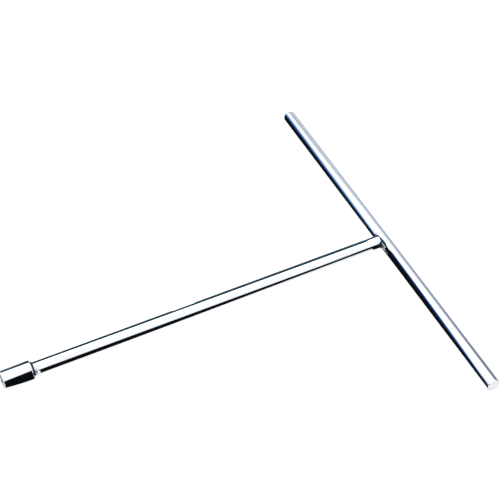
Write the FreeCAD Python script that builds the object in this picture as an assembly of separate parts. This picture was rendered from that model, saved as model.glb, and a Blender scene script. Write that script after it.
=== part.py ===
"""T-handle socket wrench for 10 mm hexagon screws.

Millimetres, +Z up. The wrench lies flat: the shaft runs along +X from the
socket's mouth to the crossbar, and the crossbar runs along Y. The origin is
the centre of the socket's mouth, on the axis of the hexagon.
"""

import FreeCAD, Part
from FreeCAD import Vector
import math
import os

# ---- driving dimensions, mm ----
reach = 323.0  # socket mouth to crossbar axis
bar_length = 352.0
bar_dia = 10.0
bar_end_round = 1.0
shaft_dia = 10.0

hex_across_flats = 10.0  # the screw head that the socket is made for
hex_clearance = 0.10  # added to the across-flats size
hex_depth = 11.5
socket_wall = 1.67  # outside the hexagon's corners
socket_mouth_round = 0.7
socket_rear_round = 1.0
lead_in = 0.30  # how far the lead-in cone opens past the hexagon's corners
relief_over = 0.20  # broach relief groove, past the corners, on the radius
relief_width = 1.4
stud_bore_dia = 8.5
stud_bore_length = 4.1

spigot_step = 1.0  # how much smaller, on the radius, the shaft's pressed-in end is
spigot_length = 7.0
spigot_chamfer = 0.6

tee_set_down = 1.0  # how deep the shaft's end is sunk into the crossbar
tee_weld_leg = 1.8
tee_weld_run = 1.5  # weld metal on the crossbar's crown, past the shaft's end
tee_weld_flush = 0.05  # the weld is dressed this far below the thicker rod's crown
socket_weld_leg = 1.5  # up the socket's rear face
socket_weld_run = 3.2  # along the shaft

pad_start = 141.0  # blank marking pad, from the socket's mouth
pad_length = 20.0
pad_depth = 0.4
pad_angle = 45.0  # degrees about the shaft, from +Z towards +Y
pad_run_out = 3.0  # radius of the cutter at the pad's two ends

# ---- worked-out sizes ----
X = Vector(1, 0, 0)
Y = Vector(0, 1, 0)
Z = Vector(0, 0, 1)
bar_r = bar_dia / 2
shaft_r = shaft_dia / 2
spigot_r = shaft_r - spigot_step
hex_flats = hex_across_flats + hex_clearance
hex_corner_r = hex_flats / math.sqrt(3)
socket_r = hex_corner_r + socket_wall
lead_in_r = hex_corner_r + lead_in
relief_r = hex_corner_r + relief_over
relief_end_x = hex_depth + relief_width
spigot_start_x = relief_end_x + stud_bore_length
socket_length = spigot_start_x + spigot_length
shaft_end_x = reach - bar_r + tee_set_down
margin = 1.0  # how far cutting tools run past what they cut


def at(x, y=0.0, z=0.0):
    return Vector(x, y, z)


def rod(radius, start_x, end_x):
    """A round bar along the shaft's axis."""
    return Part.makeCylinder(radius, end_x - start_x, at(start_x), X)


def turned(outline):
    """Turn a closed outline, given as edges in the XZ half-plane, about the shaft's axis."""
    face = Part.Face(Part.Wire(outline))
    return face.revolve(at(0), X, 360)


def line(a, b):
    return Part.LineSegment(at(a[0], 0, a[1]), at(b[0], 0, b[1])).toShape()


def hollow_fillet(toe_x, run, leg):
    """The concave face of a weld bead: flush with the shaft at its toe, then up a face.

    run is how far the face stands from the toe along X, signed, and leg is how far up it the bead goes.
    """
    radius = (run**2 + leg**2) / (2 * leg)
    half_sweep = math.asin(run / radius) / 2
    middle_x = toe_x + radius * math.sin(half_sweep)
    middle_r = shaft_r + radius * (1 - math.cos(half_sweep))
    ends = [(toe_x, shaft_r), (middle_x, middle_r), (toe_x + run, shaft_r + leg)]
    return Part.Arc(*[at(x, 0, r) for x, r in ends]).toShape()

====

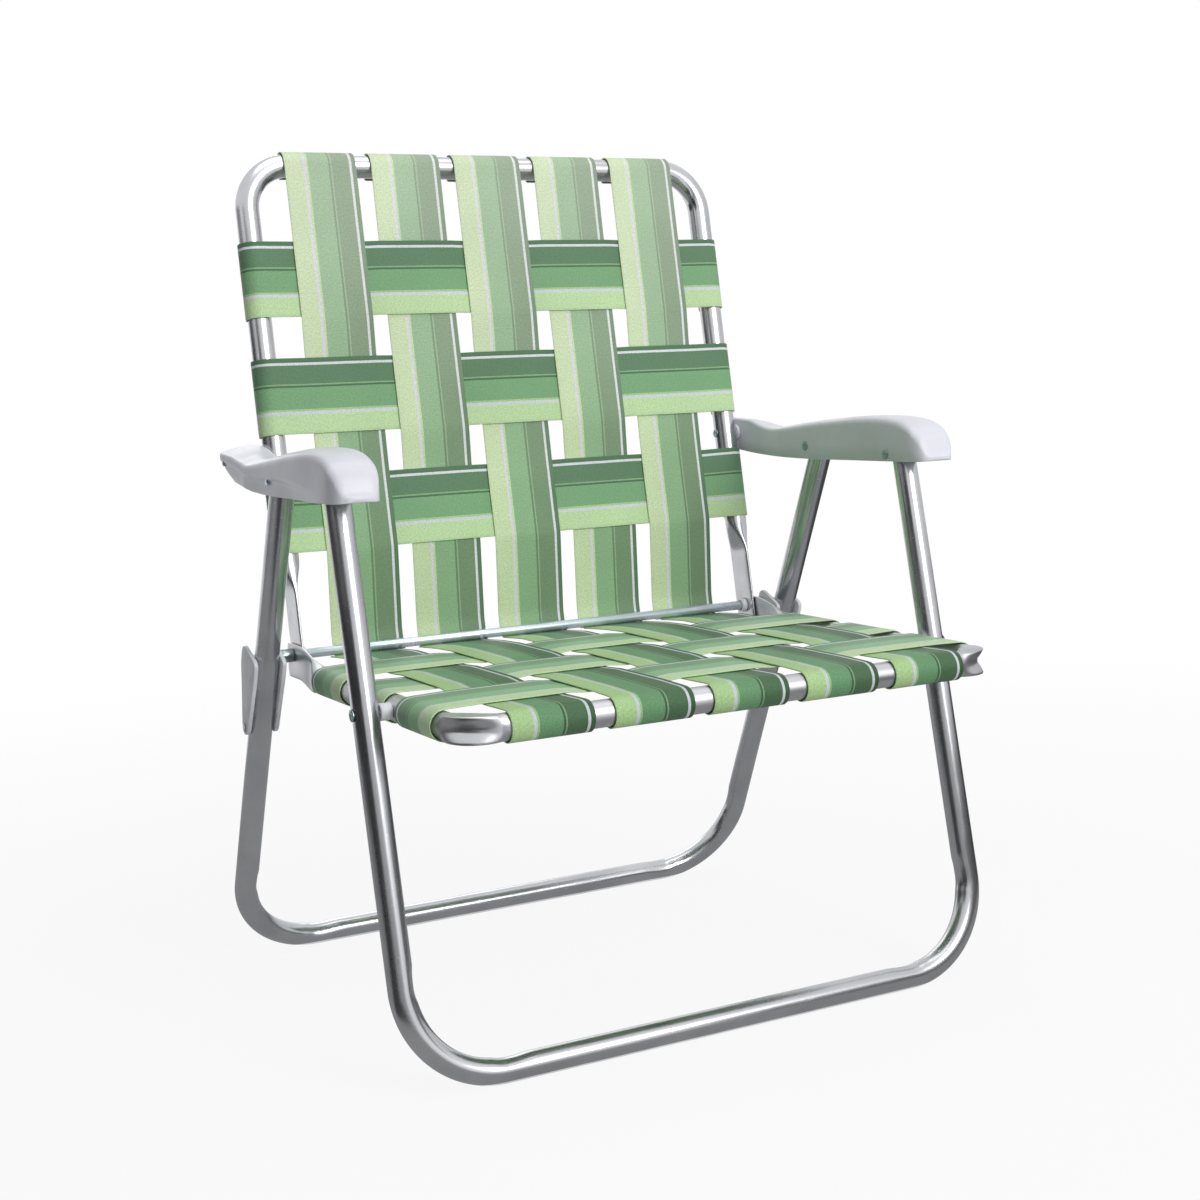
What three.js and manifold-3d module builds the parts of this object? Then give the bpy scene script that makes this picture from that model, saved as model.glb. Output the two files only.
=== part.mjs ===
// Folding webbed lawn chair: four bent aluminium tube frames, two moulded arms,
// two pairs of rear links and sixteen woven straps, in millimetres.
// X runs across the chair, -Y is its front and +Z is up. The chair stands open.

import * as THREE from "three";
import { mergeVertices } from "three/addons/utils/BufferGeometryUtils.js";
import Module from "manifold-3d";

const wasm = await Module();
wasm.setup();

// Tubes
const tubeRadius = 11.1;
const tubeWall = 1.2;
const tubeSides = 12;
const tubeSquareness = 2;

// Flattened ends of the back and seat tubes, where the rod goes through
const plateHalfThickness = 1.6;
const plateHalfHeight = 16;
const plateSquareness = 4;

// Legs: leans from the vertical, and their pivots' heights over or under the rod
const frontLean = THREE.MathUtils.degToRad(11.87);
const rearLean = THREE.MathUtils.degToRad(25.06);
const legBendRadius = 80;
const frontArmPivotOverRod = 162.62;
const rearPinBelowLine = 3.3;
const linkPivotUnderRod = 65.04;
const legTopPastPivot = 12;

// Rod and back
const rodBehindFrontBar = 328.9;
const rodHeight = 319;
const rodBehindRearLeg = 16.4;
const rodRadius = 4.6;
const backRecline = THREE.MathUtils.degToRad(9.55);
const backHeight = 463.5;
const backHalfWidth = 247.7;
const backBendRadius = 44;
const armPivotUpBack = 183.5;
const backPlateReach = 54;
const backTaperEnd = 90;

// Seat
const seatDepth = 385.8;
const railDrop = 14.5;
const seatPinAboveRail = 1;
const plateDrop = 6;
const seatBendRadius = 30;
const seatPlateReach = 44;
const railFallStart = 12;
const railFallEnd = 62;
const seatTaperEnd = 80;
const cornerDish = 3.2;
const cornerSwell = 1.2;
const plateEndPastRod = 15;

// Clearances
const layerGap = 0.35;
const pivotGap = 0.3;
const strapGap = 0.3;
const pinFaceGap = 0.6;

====

The problem:
Copy out each line of the data where the string "manifold" appears.

Full answer:
What three.js and manifold-3d module builds the parts of this object? Then give the bpy scene script that makes this picture from that model, saved as model.glb. Output the two files only.
import Module from "manifold-3d";